Keep only the lines from the top of the listing through the one with "# upper face.", and reproduce them unaltered.

#####

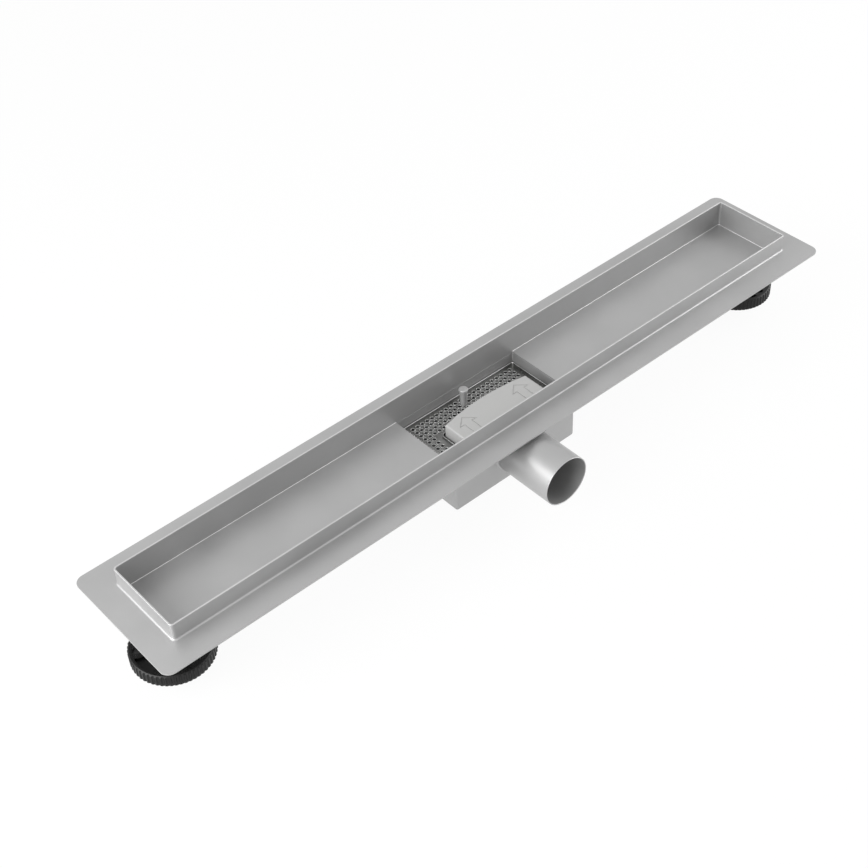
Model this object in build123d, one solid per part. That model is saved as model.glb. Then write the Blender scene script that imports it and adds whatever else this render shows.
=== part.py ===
from build123d import *
import math
import os

# Linear shower drain: a stainless trough with a raised rim and a tiling flange,
# a welded sump with a side outlet, a lift-out strainer and trap, and two screw feet.
# Modelled with X along the trough, the outlet towards -Y and z = 0 on the flange's
# upper face. It is moved at the end so that the origin is at the centre of its footprint.

# Sheet steel
sheet = 1.5
bend = 2.0
weld = 1.8
sheet_edge = 0.4

# Flange and rim
flange_length = 800.0
flange_width = 138.0
flange_corner = 9.0
flange_end_border = 25.5
flange_side_border = 26.5
rim_corner = 3.5
rim_height = 18.0

# Trough floor, which falls towards the sump
trough_depth = 9.6
floor_fall = 0.8

# Sump and side outlet
sump_length = 150.0
sump_depth = 64.5
sump_bend = 2.5
outlet_diameter = 50.0
outlet_wall = 1.0
outlet_reach = 107.0
outlet_drop = 31.0
port_diameter = 40.0

# Weir that keeps the water seal round the outlet port
weir_sheet = 1.2
weir_width = 66.0
weir_reach = 27.0
weir_corner = 10.0
weir_height = 28.0

# Trap bell over the weir
bell_half_length = 50.75
bell_back_room = 33.5
bell_sagitta = 5.9
bell_shift = 8.0
bell_top = 11.0
bell_wall = 2.5
bell_edge = 1.6
bell_leg_gap = 7.0
bell_leg_width = 6.0
seal_thickness = 2.0
seal_width = 3.5
arrow_spacing = 66.0
arrow_length = 24.0
arrow_head_length = 10.0
arrow_head_width = 22.0
arrow_shaft_width = 10.0
arrow_line = 0.9
arrow_depth = 0.5
arrow_inset = 8.5

# Strainer tray
tray_play = 0.6
tray_drop = 25.5
tray_sheet = 1.0
tray_lip = 3.4
tray_corner = 3.0
tray_edge = 0.4
cut_play = 2.2
cut_lip = 2.2
cut_corner = 4.0
hole_pitch = 5.9
hole_diameter = 3.8
hole_land = 1.0
ledge_width = 7.0
ledge_height = 10.0
ledge_end_gap = 6.0

# Lifting knob and its nut
knob_inset = 11.0
knob_height = 18.5
knob_head = 9.0
knob_head_height = 2.6
knob_crown = 0.6
knob_neck = 7.4
knob_base = 6.6
knob_thread = 4.0
knob_tail = 6.0
knob_nut_width = 7.0
knob_nut_height = 3.2

# Screw feet
foot_inset = 16.5
foot_diameter = 74.8
foot_height = 12.0
foot_rim = 3.6
foot_dish = 3.2
foot_bevel = 1.4
foot_edge = 0.6
foot_slope = 0.8
foot_flutes = 56
flute_radius = 1.5
flute_depth = 1.0
hub_diameter = 22.0
hub_height = 14.0
hub_floor = 2.0
fixing_circle = 58.0
fixing_hole = 8.0
fixing_boss = 18.0
fixing_count = 4
fixing_step = 0.5
left_foot_turn = 63.0
right_foot_turn = 8.0
thread_diameter = 10.0
thread_play = 0.05
thread_bevel = 1.0
stud_length = 48.0
socket_diameter = 16.0
socket_length = 30.0
lock_nut_width = 17.0
lock_nut_height = 6.0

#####

ANSWER:
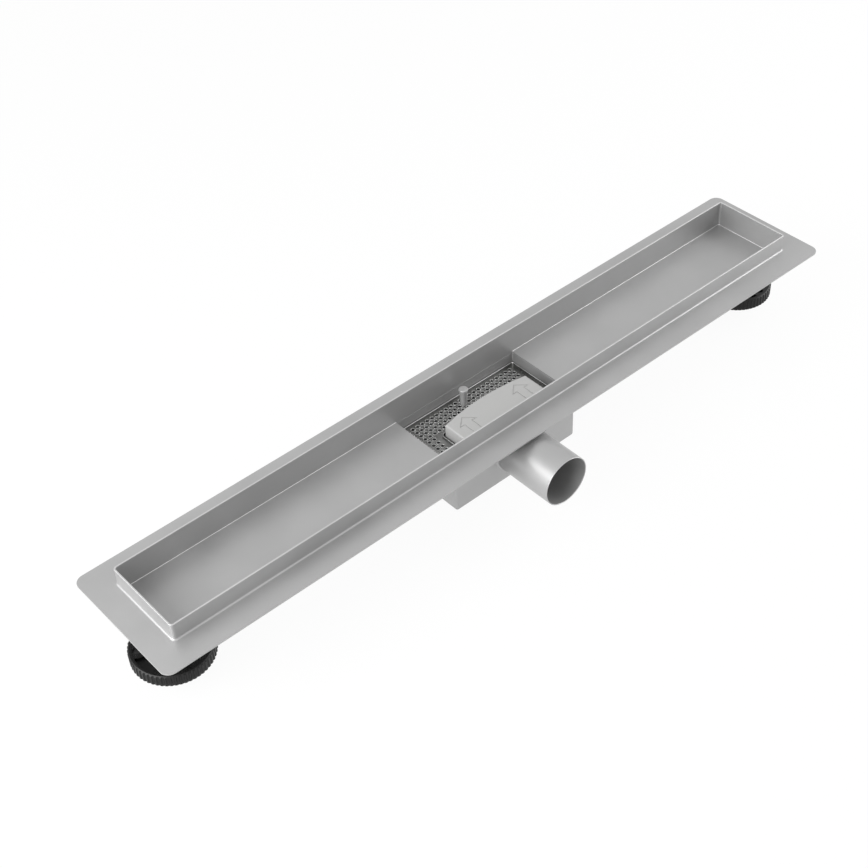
Model this object in build123d, one solid per part. That model is saved as model.glb. Then write the Blender scene script that imports it and adds whatever else this render shows.
=== part.py ===
from build123d import *
import math
import os

# Linear shower drain: a stainless trough with a raised rim and a tiling flange,
# a welded sump with a side outlet, a lift-out strainer and trap, and two screw feet.
# Modelled with X along the trough, the outlet towards -Y and z = 0 on the flange's
# upper face. It is moved at the end so that the origin is at the centre of its footprint.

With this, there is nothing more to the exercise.